Diversifikasi Sumber Impor BBM: Indonesia Pertimbangkan Alternatif Selain Singapura

Pemerintah Indonesia tengah mempertimbangkan strategi diversifikasi sumber impor Bahan Bakar Minyak (BBM) dengan membidik negara-negara di kawasan Timur Tengah dan Amerika Serikat (AS) sebagai alternatif pengganti Singapura.
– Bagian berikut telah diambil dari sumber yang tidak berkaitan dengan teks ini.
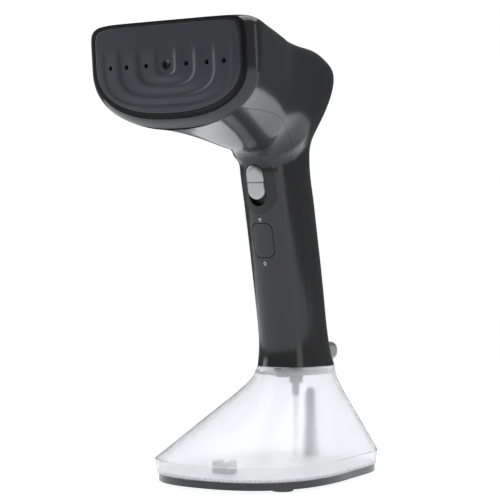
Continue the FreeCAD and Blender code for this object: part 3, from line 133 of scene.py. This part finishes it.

Langkah ini didorong oleh evaluasi harga dan pertimbangan geopolitik yang berkembang.

Praktisi Minyak dan Gas Bumi (Migas), Hadi Ismoyo, menanggapi rencana ini dengan menekankan pentingnya menjaga daya saing harga, jaminan pasokan, volume yang mencukupi, dan spesifikasi yang sesuai dengan kebutuhan dalam proses impor dari sumber-sumber baru. Ia mengakui bahwa selama ini Singapura telah memenuhi kriteria-kriteria tersebut.

"Jika impor dari Singapura dihentikan dan dialihkan ke AS, pastikan semua aspek tersebut terpenuhi," ujar Hadi.

Lebih lanjut, Hadi menyoroti perlunya perhitungan matang terkait perbedaan jarak antara Singapura dengan AS atau negara-negara Timur Tengah. Biaya pengiriman (shipping cost) yang lebih tinggi dari AS berpotensi mempengaruhi harga akhir BBM di dalam negeri. Pemerintah perlu memastikan bahwa dengan tambahan biaya pengiriman tersebut, harga BBM di Jakarta tetap kompetitif.

Selain itu, Hadi mengingatkan tentang kompleksitas perdagangan minyak di Timur Tengah, di mana pasar seringkali didominasi oleh kerajaan dan persaingan internal. Ia menyarankan pemerintah untuk memastikan sumber BBM yang tepat, idealnya yang memiliki akses langsung ke kilang (refinery) untuk mendapatkan harga yang kompetitif dan keberlanjutan pasokan.

"Hindari penumpang gelap yang berpotensi membuat ketentuan komersial menjadi rumit," tegasnya.

Menteri Energi dan Sumber Daya Mineral (ESDM), Bahlil Lahadalia, sebelumnya mengungkapkan bahwa harga beli BBM dari Singapura dinilai setara dengan harga dari Timur Tengah. Pertimbangan ini muncul setelah evaluasi terhadap pengadaan impor energi.

"Impor BBM kita sebagian besar berasal dari negara tetangga kita (Singapura). Setelah saya cek, harganya sama dengan dari Timur Tengah. Jadi, kita mulai berpikir, bahkan hampir pasti, untuk mengambil minyak dari negara lain," kata Bahlil.

Bahlil menjelaskan bahwa penyetopan impor dari Singapura akan dilakukan secara bertahap, dengan target mencapai nol impor dari negara tersebut dalam waktu enam bulan ke depan. Implementasi bertahap ini sejalan dengan upaya menyiapkan infrastruktur dermaga yang mampu menampung kapal-kapal besar pengangkut BBM dari Timur Tengah dan AS.

"Sekarang Pertamina sedang membangun dermaga-dermaga yang bisa menampung impor dalam volume besar. Karena kalau dari Singapura kan kapalnya kecil-kecil. Itu juga salah satu alasan. Jadi, kita membangun yang besar, supaya sekali angkut tidak ada masalah," jelasnya.

Faktor geopolitik juga menjadi pertimbangan penting. Bahlil menyinggung penerapan tarif resiprokal sebesar 32% oleh Pemerintah AS kepada Indonesia. Untuk mengatasi hal ini, pemerintah tengah bernegosiasi dengan AS, menawarkan pembelian produk LPG, minyak, dan BBM.

"Tidak hanya itu, ada masalah geopolitik, geoekonomi. Kita mungkin juga harus membuat keseimbangan bagi yang lain," pungkasnya.